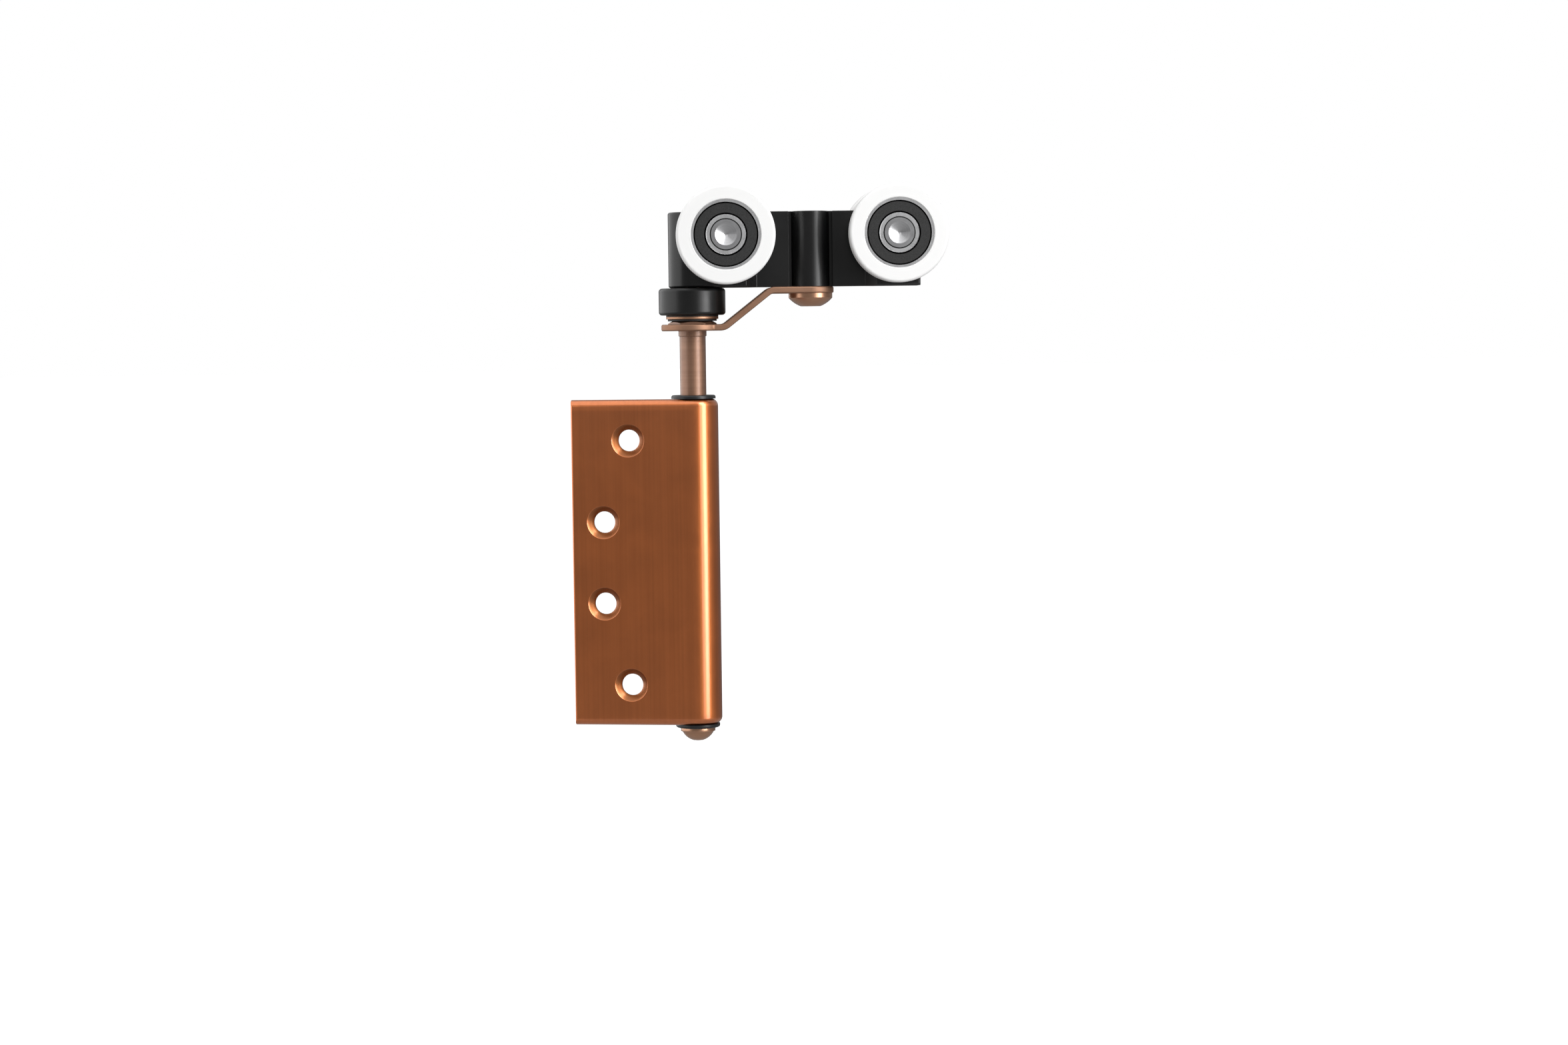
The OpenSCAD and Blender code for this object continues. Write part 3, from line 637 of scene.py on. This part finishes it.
# How far forward, how far out from the barrel's middle and how high a point lies, in the turned leaf
plate_place, plate_in, plate_out = new_group(
    "plate_place", [("Turn", "NodeSocketFloat", 0.0)],
    [("Towards Front", "NodeSocketFloat"), ("Reach", "NodeSocketFloat"), ("Height", "NodeSocketFloat")])
plate_object = plate_place.nodes.new("ShaderNodeTexCoord")
plate_turn = plate_place.nodes.new("ShaderNodeVectorRotate")
plate_turn.rotation_type = "Z_AXIS"
plate_split = plate_place.nodes.new("ShaderNodeSeparateXYZ")
for source, target in ((plate_object.outputs["Object"], plate_turn.inputs["Vector"]),
                       (plate_in.outputs["Turn"], plate_turn.inputs["Angle"]),
                       (plate_turn.outputs["Vector"], plate_split.inputs["Vector"]),
                       (plate_split.outputs["Z"], plate_out.inputs["Height"])):
    plate_place.links.new(source, target)
for axis, label in (("Y", "Towards Front"), ("X", "Reach")):
    flipped = worked_out(plate_place, "MULTIPLY", plate_split.outputs[axis], -1.0)
    plate_place.links.new(flipped, plate_out.inputs[label])

leaf_tree = leaf_bronze.node_tree
leaf_surface = leaf_tree.nodes["Principled BSDF"]
leaf_bump = leaf_surface.inputs["Normal"].links[0].from_node
leaf_grain = leaf_bump.inputs["Height"].links[0].from_socket
leaf_tone = leaf_surface.inputs["Base Color"].links[0].from_socket
on_leaf = place_group(leaf_tree, plate_place, Turn=leaf_turn)
forward = on_leaf.outputs["Towards Front"]
reach = on_leaf.outputs["Reach"]
height = on_leaf.outputs["Height"]

# The countersinks are cut after brushing, so inside them there are no lines, and their colour is darkened
# with painted shade. They lie between the plate's two faces, and well clear of its barrel, free edge and
# ends.
# The lacquer thins as in_hole rises to 1, and would be gone at lacquer_gone.
countersink_shade_colour = (0.36, 0.125, 0.042, 1.0)
lacquer_gone = 1.3
face_margin = (0.00006, 0.00012)
back_margin = (0.0001, 0.0002)
barrel_margin = (0.0095, 0.0100)
free_edge_margin = (0.0345, 0.0340)
end_margin = (0.004, 0.005)
in_hole = rising(leaf_tree, forward, leaf_face - face_margin[0], leaf_face - face_margin[1])
for value, low, high in ((forward, leaf_back + back_margin[0], leaf_back + back_margin[1]),
                         (reach, *barrel_margin),
                         (reach, *free_edge_margin),
                         (height, leaf_low + end_margin[0], leaf_low + end_margin[1]),
                         (height, leaf_high - end_margin[0], leaf_high - end_margin[1])):
    in_hole = worked_out(leaf_tree, "MULTIPLY", in_hole, rising(leaf_tree, value, low, high))
outside_holes = rising(leaf_tree, in_hole, 1.0, 0.0)
# Painted shade inside the countersinks, blended in by in_hole
countersink_shade = leaf_tree.nodes.new("ShaderNodeMix")
countersink_shade.data_type = "RGBA"
countersink_shade.inputs["B"].default_value = countersink_shade_colour
for source, target in ((worked_out(leaf_tree, "MULTIPLY", outside_holes, leaf_grain),
                        leaf_bump.inputs["Height"]),
                       (leaf_tone, countersink_shade.inputs["A"]),
                       (in_hole, countersink_shade.inputs["Factor"]),
                       (countersink_shade.outputs["Result"], leaf_surface.inputs["Base Color"]),
                       (rising(leaf_tree, in_hole, lacquer_gone, 0.0), leaf_surface.inputs["Coat Weight"])):
    leaf_tree.links.new(source, target)

# Polishing has worn the leaf's face down a little towards its rim, most along the top of the plate,
# and the top of the barrel is left as it was made
rim_width, rim_edge, rim_drop = 0.0036, 0.0003, 0.00027
barrel_fade = (-0.003, 0.001)
lesser_wear = 0.3
top_rim = worked_out(leaf_tree, "MULTIPLY", rising(leaf_tree, reach, *barrel_fade),
                     rising(leaf_tree, height, leaf_high - rim_width, leaf_high - rim_edge, "SMOOTHSTEP"))
low_rim = rising(leaf_tree, height, leaf_low + rim_width, leaf_low + rim_edge, "SMOOTHSTEP")
free_rim = rising(leaf_tree, reach, leaf_reach - rim_width, leaf_reach - rim_edge, "SMOOTHSTEP")
other_rims = worked_out(leaf_tree, "MULTIPLY", worked_out(leaf_tree, "ADD", low_rim, free_rim), lesser_wear)
worn_rim = leaf_tree.nodes.new("ShaderNodeBump")
worn_rim.invert = True
worn_rim.inputs["Strength"].default_value = 1.0
worn_rim.inputs["Distance"].default_value = rim_drop
leaf_tree.links.new(worked_out(leaf_tree, "ADD", top_rim, other_rims), worn_rim.inputs["Height"])
leaf_tree.links.new(worn_rim.outputs["Normal"], leaf_bump.inputs["Normal"])
seat(eased_copy("hinge_leaf", "rolled_leaf", leaf_ease),
     leaf_bronze, "leaf", "hinge_leaf")


# ---------------------------------------------------------------- dome screw
# A dome-headed screw with a collar closes the lower end of the shaft and holds the leaf up. It is
# turned from steel, and plated as bright as the strap's screw.

dome_ease = 0.0001
seat(eased_copy("dome_screw", "dome_cap_screw", dome_ease),
     screw_copper, "carriage", "dome_screw")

## GIVEN INSTRUCTION
Copy every line exactly. Leave nothing out.

## FINAL RESULT
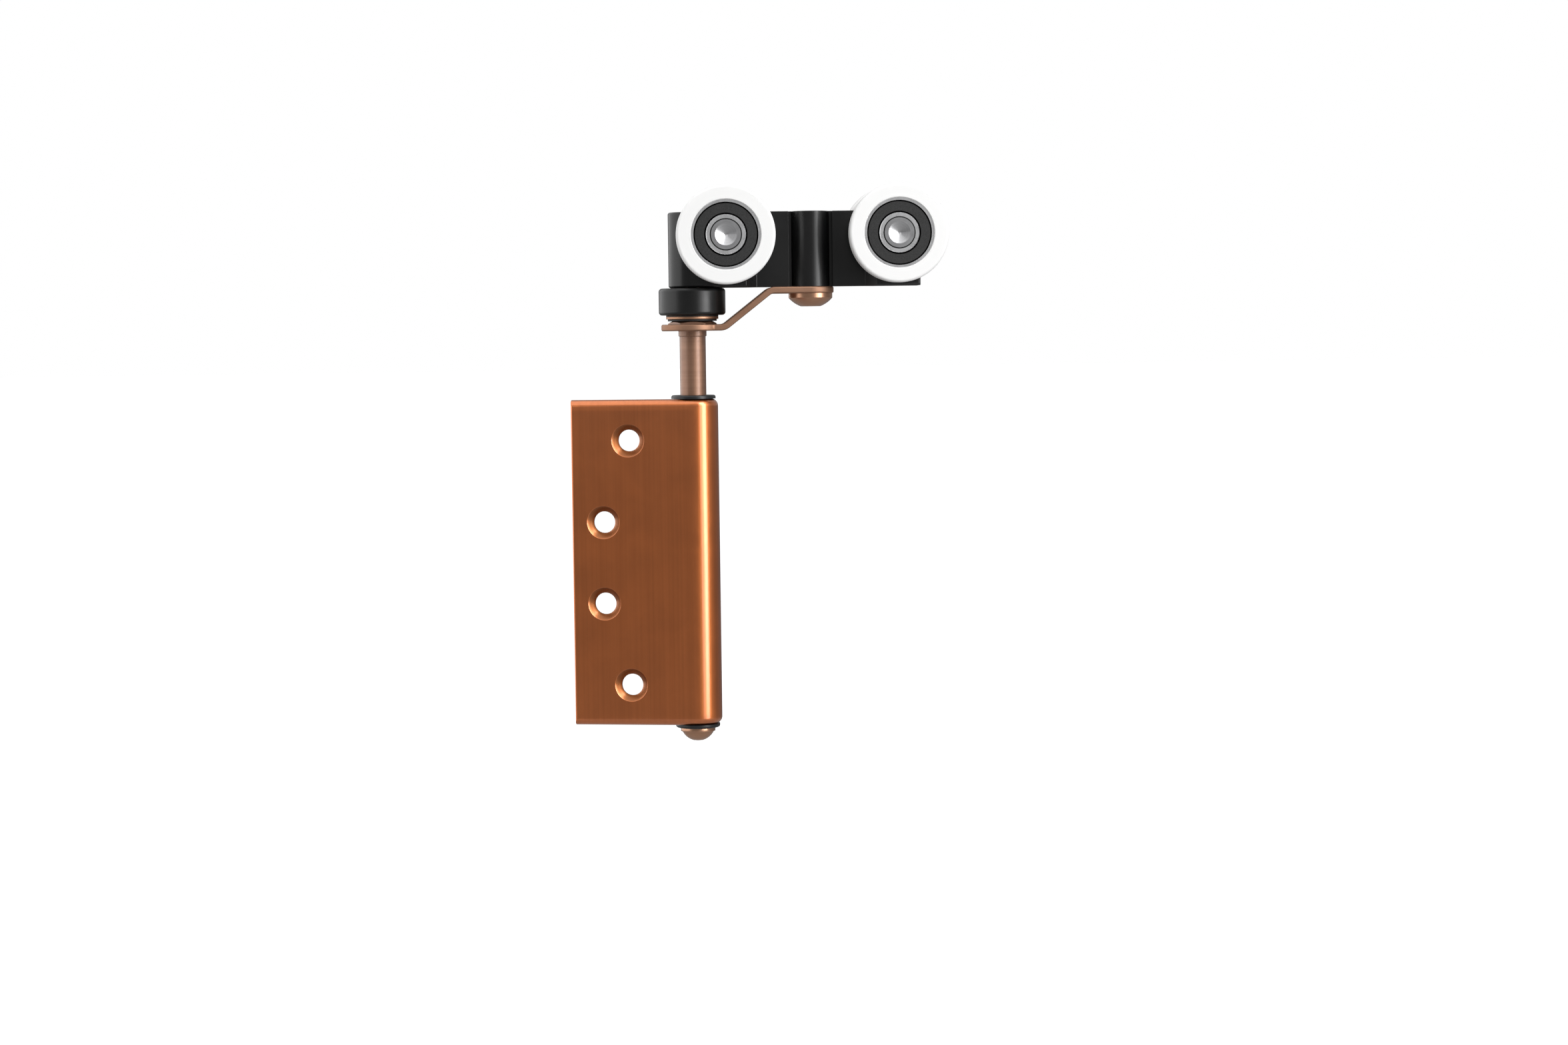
The OpenSCAD and Blender code for this object continues. Write part 3, from line 637 of scene.py on. This part finishes it.
# How far forward, how far out from the barrel's middle and how high a point lies, in the turned leaf
plate_place, plate_in, plate_out = new_group(
    "plate_place", [("Turn", "NodeSocketFloat", 0.0)],
    [("Towards Front", "NodeSocketFloat"), ("Reach", "NodeSocketFloat"), ("Height", "NodeSocketFloat")])
plate_object = plate_place.nodes.new("ShaderNodeTexCoord")
plate_turn = plate_place.nodes.new("ShaderNodeVectorRotate")
plate_turn.rotation_type = "Z_AXIS"
plate_split = plate_place.nodes.new("ShaderNodeSeparateXYZ")
for source, target in ((plate_object.outputs["Object"], plate_turn.inputs["Vector"]),
                       (plate_in.outputs["Turn"], plate_turn.inputs["Angle"]),
                       (plate_turn.outputs["Vector"], plate_split.inputs["Vector"]),
                       (plate_split.outputs["Z"], plate_out.inputs["Height"])):
    plate_place.links.new(source, target)
for axis, label in (("Y", "Towards Front"), ("X", "Reach")):
    flipped = worked_out(plate_place, "MULTIPLY", plate_split.outputs[axis], -1.0)
    plate_place.links.new(flipped, plate_out.inputs[label])

leaf_tree = leaf_bronze.node_tree
leaf_surface = leaf_tree.nodes["Principled BSDF"]
leaf_bump = leaf_surface.inputs["Normal"].links[0].from_node
leaf_grain = leaf_bump.inputs["Height"].links[0].from_socket
leaf_tone = leaf_surface.inputs["Base Color"].links[0].from_socket
on_leaf = place_group(leaf_tree, plate_place, Turn=leaf_turn)
forward = on_leaf.outputs["Towards Front"]
reach = on_leaf.outputs["Reach"]
height = on_leaf.outputs["Height"]

# The countersinks are cut after brushing, so inside them there are no lines, and their colour is darkened
# with painted shade. They lie between the plate's two faces, and well clear of its barrel, free edge and
# ends.
# The lacquer thins as in_hole rises to 1, and would be gone at lacquer_gone.
countersink_shade_colour = (0.36, 0.125, 0.042, 1.0)
lacquer_gone = 1.3
face_margin = (0.00006, 0.00012)
back_margin = (0.0001, 0.0002)
barrel_margin = (0.0095, 0.0100)
free_edge_margin = (0.0345, 0.0340)
end_margin = (0.004, 0.005)
in_hole = rising(leaf_tree, forward, leaf_face - face_margin[0], leaf_face - face_margin[1])
for value, low, high in ((forward, leaf_back + back_margin[0], leaf_back + back_margin[1]),
                         (reach, *barrel_margin),
                         (reach, *free_edge_margin),
                         (height, leaf_low + end_margin[0], leaf_low + end_margin[1]),
                         (height, leaf_high - end_margin[0], leaf_high - end_margin[1])):
    in_hole = worked_out(leaf_tree, "MULTIPLY", in_hole, rising(leaf_tree, value, low, high))
outside_holes = rising(leaf_tree, in_hole, 1.0, 0.0)
# Painted shade inside the countersinks, blended in by in_hole
countersink_shade = leaf_tree.nodes.new("ShaderNodeMix")
countersink_shade.data_type = "RGBA"
countersink_shade.inputs["B"].default_value = countersink_shade_colour
for source, target in ((worked_out(leaf_tree, "MULTIPLY", outside_holes, leaf_grain),
                        leaf_bump.inputs["Height"]),
                       (leaf_tone, countersink_shade.inputs["A"]),
                       (in_hole, countersink_shade.inputs["Factor"]),
                       (countersink_shade.outputs["Result"], leaf_surface.inputs["Base Color"]),
                       (rising(leaf_tree, in_hole, lacquer_gone, 0.0), leaf_surface.inputs["Coat Weight"])):
    leaf_tree.links.new(source, target)

# Polishing has worn the leaf's face down a little towards its rim, most along the top of the plate,
# and the top of the barrel is left as it was made
rim_width, rim_edge, rim_drop = 0.0036, 0.0003, 0.00027
barrel_fade = (-0.003, 0.001)
lesser_wear = 0.3
top_rim = worked_out(leaf_tree, "MULTIPLY", rising(leaf_tree, reach, *barrel_fade),
                     rising(leaf_tree, height, leaf_high - rim_width, leaf_high - rim_edge, "SMOOTHSTEP"))
low_rim = rising(leaf_tree, height, leaf_low + rim_width, leaf_low + rim_edge, "SMOOTHSTEP")
free_rim = rising(leaf_tree, reach, leaf_reach - rim_width, leaf_reach - rim_edge, "SMOOTHSTEP")
other_rims = worked_out(leaf_tree, "MULTIPLY", worked_out(leaf_tree, "ADD", low_rim, free_rim), lesser_wear)
worn_rim = leaf_tree.nodes.new("ShaderNodeBump")
worn_rim.invert = True
worn_rim.inputs["Strength"].default_value = 1.0
worn_rim.inputs["Distance"].default_value = rim_drop
leaf_tree.links.new(worked_out(leaf_tree, "ADD", top_rim, other_rims), worn_rim.inputs["Height"])
leaf_tree.links.new(worn_rim.outputs["Normal"], leaf_bump.inputs["Normal"])
seat(eased_copy("hinge_leaf", "rolled_leaf", leaf_ease),
     leaf_bronze, "leaf", "hinge_leaf")


# ---------------------------------------------------------------- dome screw
# A dome-headed screw with a collar closes the lower end of the shaft and holds the leaf up. It is
# turned from steel, and plated as bright as the strap's screw.

dome_ease = 0.0001
seat(eased_copy("dome_screw", "dome_cap_screw", dome_ease),
     screw_copper, "carriage", "dome_screw")